Perils of a ‘brute majority’

The 2015 Supreme Court order barring overt political partisanship in government advertisements led to the creation of the Committee on Content Regulation of Government Advertisements (CCRGA), which was tasked with watching over all publicly-funded advertisements.

But the committee’s members are appointed by the very government whose advertisements it is meant to scrutinise. And it only has the power to recommend suggestions on advertisements to India’s Ministry of Information and Broadcasting – to which the CBC reports.

Since it was set up in 2016, the CCRGA’s actions have primarily targeted the Aam Aadmi Party’s government in New Delhi, which has also been criticised by the Supreme Court for a bloated advertising budget.

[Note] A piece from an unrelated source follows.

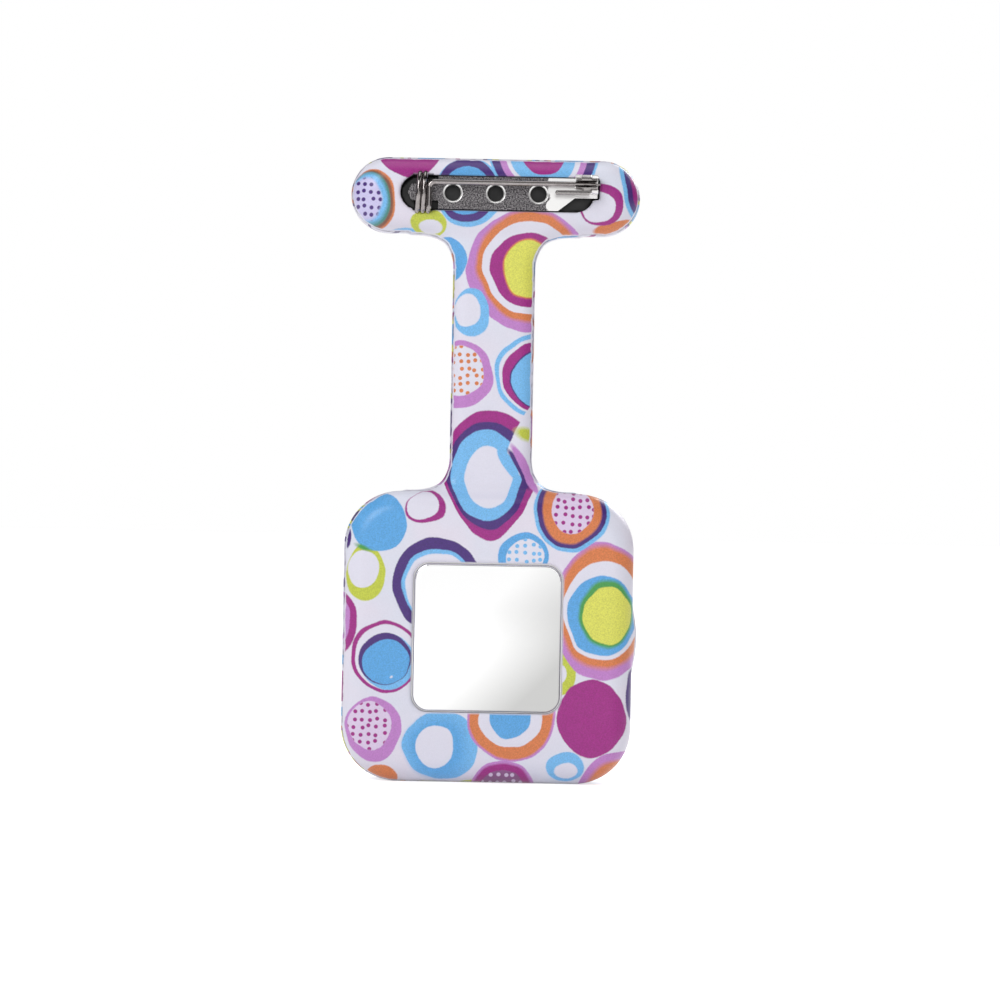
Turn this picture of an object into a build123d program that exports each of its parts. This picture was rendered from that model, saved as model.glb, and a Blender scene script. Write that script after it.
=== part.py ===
"""Nurse's fob watch: a soft silicone holder with a brooch pin, and a small quartz watch inside it.

Frame: +Z up as the watch hangs, the dial faces -Y, the brooch and the case back face +Y.
Origin: the centre of the crystal's outer face, on the hands' axis. All lengths are millimetres.
The dial is upside down as it hangs, so that the wearer reads it: 12 o'clock is at -Z, 3 o'clock at -X.
"""

from build123d import *
import os
from math import cos, pi, sin

# ---- holder: T-bar, strap and head ----
HEAD_SIDE = 40.0
HEAD_CORNER_R = 7.75
HEAD_FRONT_Y = -0.4
HEAD_BACK_Y = 10.6
HEAD_EDGE_R = 3.2
BAR_LENGTH = 40.0
BAR_HEIGHT = 10.5
BAR_Z = 60.95
BAR_FRONT_Y = 1.4
BAR_BACK_Y = 9.4
BAR_EDGE_R = 3.8
STRAP_WIDTH = 11.4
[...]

Meanwhile, once elections are announced, the Election Commission is in charge of ensuring that campaign rules are followed. Opposition parties have repeatedly criticised the poll panel, accusing it of bias in favour of the BJP. Marathe, the AAP spokesperson, and senior Congress leader Prithviraj Chavan told Al Jazeera they had little hope that the Electoral Commission would act on the complaints against the CBC.

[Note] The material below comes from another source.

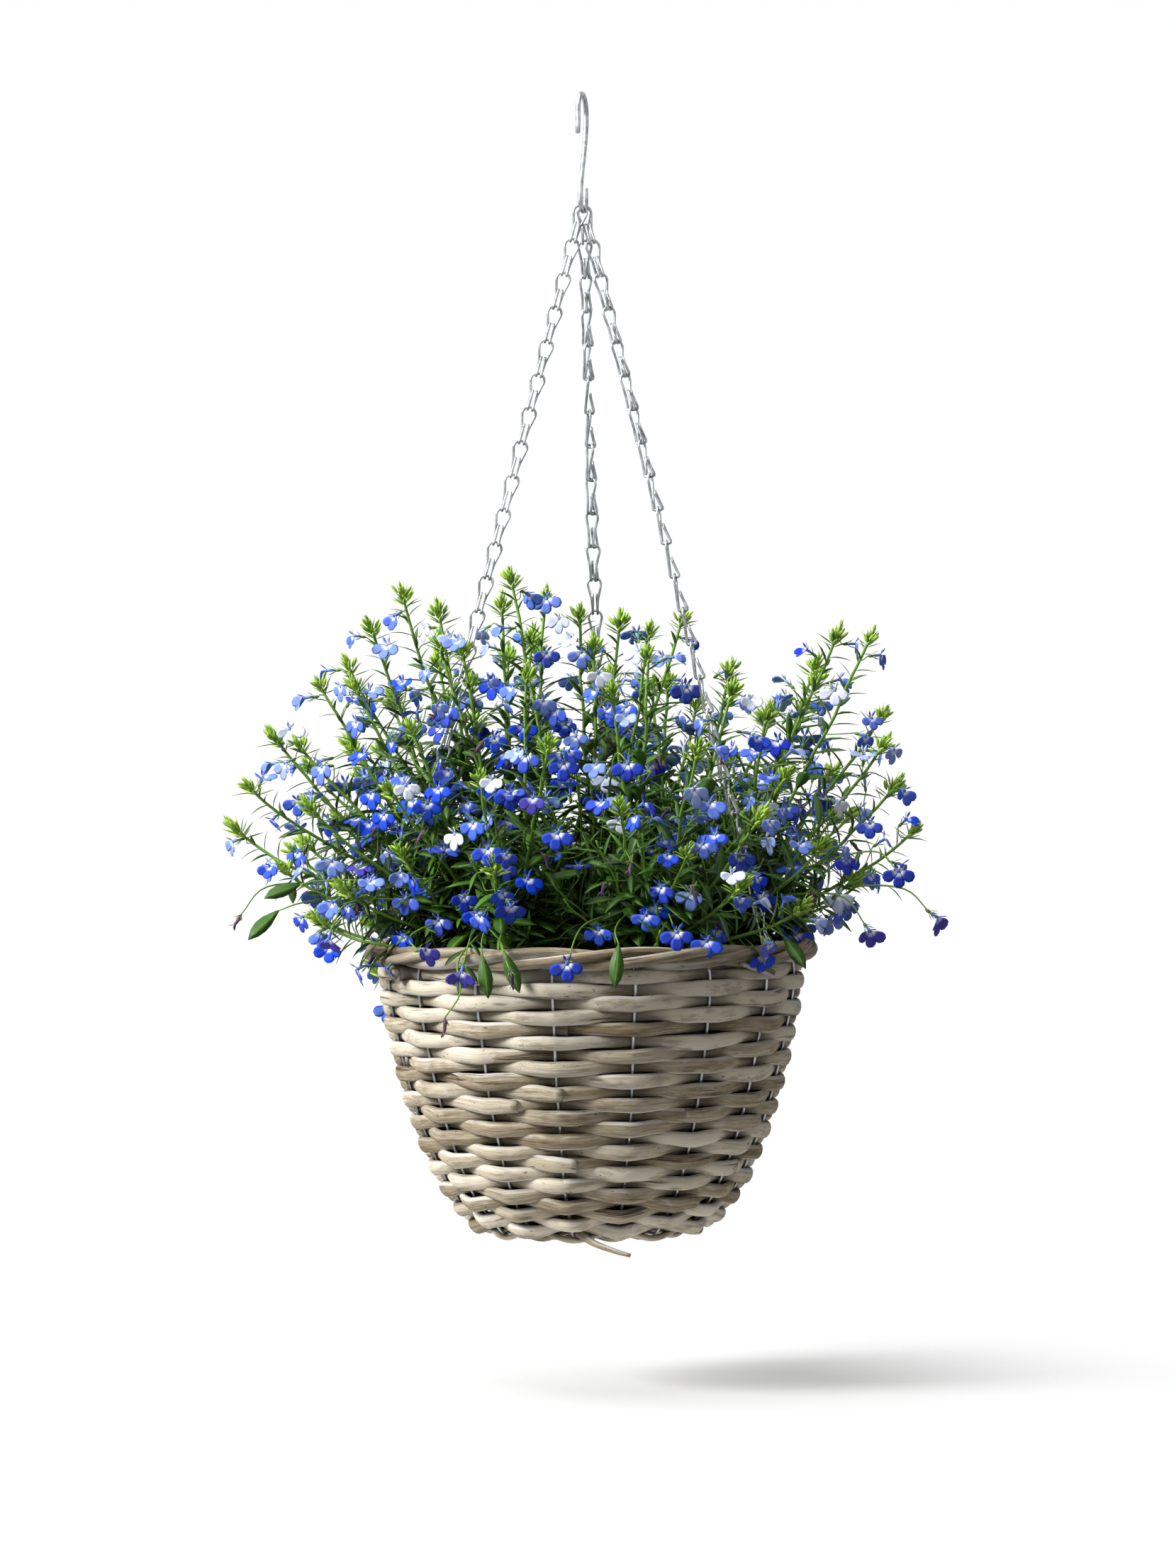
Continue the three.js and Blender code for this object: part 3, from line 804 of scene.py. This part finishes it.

Quraishi, the former election commission boss, said that while the Electoral Commission ought to act against all complaints, its mandate on election spending kicked in only on March 15, when the dates for the seven-phase vote were announced. The CBC has not advertised since March 15.

The BJP has consistently pushed back against opposition allegations that India’s election machinery – from institutions like the Electoral Commission to the electronic voting machines – are biased or doctored to help Modi’s party win. India’s governing party points out that the opposition has won multiple state legislature elections under the same mechanism.

Still, said Niranjan Sahoo, an expert on political funding reforms at the Observer Research Foundation, institutions tasked with accountability in India’s parliamentary setup typically do better “when the ruling government lacks a brute majority and must rely on coalition partners”.

The Modi government enjoys the biggest majority of any government in 35 years.